• **Rows from a 3D modeling dataset**
::::::

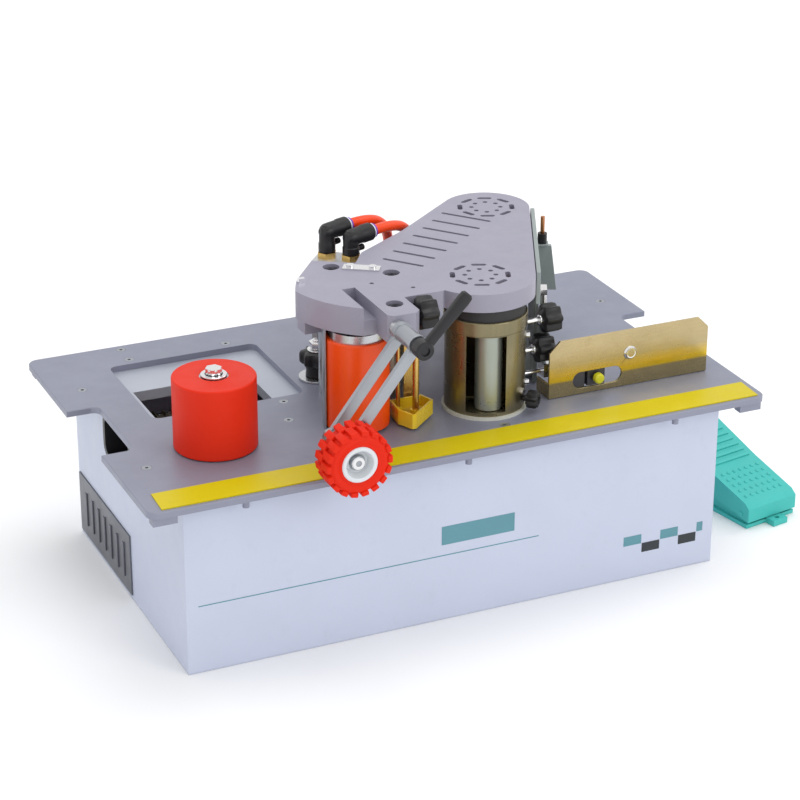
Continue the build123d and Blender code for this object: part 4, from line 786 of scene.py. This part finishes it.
class BANDING_OT_table(bpy.types.Operator):
    """Add the pieces seen in the table's window"""

    bl_idname = "banding.table"
    bl_label = "Table"

    STRIP_FRONTS = (86, 106)
    STRIP_DEEP = 16
    TERMINALS, TERMINAL_START, TERMINAL_PITCH = 12, -221, 9.4

    def execute(self, context):
        self.block("terminal_tray", (-228, 78, 113), (-110, 134, 115), 0.4, "motor")
        self.strips()
        self.block("terminal_bar", (-226, 66, 136.2), (-180, 76, 140), 0.8, "cream")
        self.block("terminal_cap", (-184, 78, 127), (-172, 90, 138), 1.5, "hose")
        return {"FINISHED"}

    def block(self, name, lower, upper, edge, material):
        """One rounded block between two corners in mm."""
        bm = bmesh.new()
        slab(bm, mm(*lower), mm(*upper), edge * MM)
        piece(name, to_mesh(bm, name), "electrics", material)

    def strips(self):
        """Two rows of terminals, with the ribs between them and their screws."""
        strips, screws = bmesh.new(), bmesh.new()
        for y in self.STRIP_FRONTS:
            slab(strips, mm(-226, y, 115), mm(-112, y + self.STRIP_DEEP, 126), 0.8 * MM)
            for index in range(self.TERMINALS):
                x = self.TERMINAL_START + index * self.TERMINAL_PITCH
                rib = mm(x - 4.4, y + 1, 125), mm(x - 3.4, y + self.STRIP_DEEP - 1, 129)
                slab(strips, *rib, 0.3 * MM)
                spot = mm(x, y + self.STRIP_DEEP / 2, 125)
                drum(screws, 2.5 * MM, 3 * MM, place(spot, UP), 0.5 * MM, 16)
        piece("terminal_strips", to_mesh(strips, "terminal_strips"), "electrics", "beige")
        piece("terminal_screws", to_mesh(screws, "terminal_screws"), "electrics", "bright")


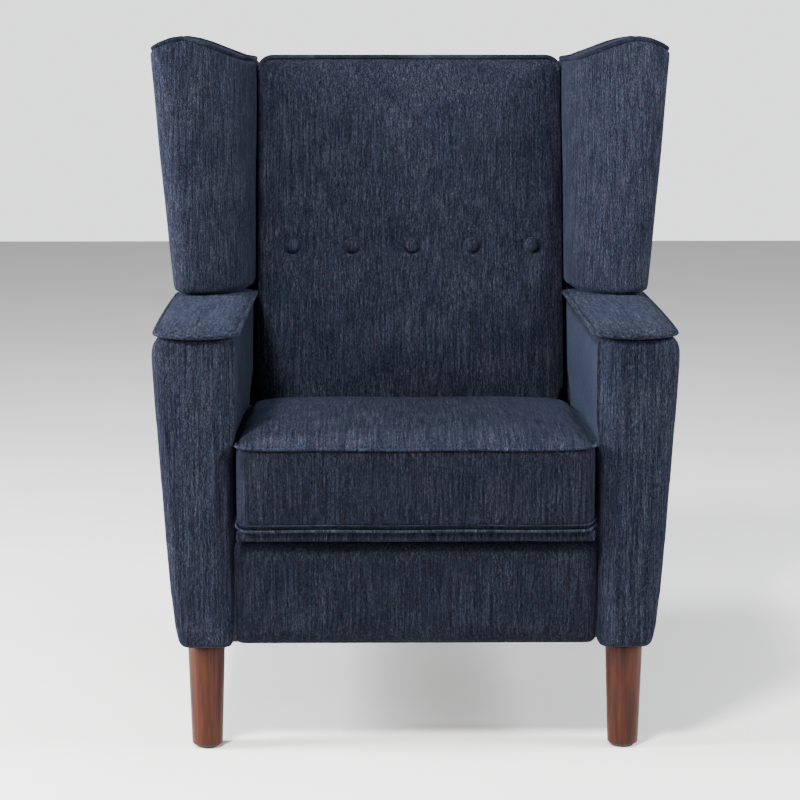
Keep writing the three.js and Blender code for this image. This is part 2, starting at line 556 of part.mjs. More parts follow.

::::::

Make a copy of each line that contains the string "this".

Continue the build123d and Blender code for this object: part 4, from line 786 of scene.py. This part finishes it.
Keep writing the three.js and Blender code for this image. This is part 2, starting at line 556 of part.mjs. More parts follow.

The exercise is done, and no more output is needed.